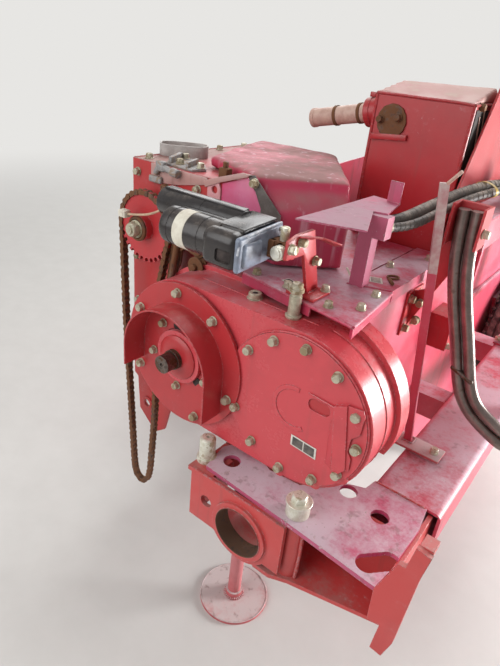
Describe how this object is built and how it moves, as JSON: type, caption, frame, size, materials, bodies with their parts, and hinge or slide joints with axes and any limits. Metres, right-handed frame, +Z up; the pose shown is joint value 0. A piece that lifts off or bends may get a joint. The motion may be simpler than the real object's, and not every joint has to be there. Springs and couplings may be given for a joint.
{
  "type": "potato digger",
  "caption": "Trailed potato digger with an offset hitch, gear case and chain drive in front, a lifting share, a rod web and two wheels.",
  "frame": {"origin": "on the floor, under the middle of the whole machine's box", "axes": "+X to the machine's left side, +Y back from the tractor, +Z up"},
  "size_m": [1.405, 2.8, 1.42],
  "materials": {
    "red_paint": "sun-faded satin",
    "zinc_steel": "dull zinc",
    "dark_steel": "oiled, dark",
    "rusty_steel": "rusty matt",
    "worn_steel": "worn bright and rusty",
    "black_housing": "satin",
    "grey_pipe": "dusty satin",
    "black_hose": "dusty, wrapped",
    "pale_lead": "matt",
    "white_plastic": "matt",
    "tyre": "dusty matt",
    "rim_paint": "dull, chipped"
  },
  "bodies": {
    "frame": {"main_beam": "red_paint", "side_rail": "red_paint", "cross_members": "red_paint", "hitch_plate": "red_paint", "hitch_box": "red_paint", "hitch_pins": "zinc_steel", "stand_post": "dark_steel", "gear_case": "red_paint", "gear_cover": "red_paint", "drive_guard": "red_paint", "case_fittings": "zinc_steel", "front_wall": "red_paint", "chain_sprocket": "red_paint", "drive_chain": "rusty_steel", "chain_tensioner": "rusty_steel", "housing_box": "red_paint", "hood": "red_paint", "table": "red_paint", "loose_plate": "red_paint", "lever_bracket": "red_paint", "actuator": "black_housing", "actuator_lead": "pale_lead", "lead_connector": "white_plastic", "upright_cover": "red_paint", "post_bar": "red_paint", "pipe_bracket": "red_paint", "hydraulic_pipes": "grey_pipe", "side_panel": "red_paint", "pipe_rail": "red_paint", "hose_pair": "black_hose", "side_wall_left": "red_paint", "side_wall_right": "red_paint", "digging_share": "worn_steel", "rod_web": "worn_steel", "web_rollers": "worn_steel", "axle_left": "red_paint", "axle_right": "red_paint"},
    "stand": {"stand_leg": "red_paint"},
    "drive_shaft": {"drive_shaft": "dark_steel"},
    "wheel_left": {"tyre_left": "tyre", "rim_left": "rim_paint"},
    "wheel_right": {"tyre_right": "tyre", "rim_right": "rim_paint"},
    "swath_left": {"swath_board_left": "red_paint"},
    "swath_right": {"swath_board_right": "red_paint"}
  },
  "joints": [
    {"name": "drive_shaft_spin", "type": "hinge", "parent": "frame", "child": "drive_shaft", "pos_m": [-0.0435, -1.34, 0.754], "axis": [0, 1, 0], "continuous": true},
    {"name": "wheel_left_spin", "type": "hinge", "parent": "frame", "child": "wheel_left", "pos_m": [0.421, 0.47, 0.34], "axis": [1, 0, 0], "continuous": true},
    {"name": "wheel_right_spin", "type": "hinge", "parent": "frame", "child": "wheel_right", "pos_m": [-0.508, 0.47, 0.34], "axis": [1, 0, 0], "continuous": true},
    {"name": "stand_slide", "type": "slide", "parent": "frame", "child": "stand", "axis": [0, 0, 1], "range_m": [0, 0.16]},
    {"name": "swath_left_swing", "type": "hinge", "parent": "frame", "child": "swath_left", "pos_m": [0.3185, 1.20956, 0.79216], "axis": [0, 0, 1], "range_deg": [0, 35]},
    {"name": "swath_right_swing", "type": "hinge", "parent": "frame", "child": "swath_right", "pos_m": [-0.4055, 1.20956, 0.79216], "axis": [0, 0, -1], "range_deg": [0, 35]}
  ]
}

__Given problem__. List each line holding the string "bodies".

__Complete output__.
Describe how this object is built and how it moves, as JSON: type, caption, frame, size, materials, bodies with their parts, and hinge or slide joints with axes and any limits. Metres, right-handed frame, +Z up; the pose shown is joint value 0. A piece that lifts off or bends may get a joint. The motion may be simpler than the real object's, and not every joint has to be there. Springs and couplings may be given for a joint.
  "bodies": {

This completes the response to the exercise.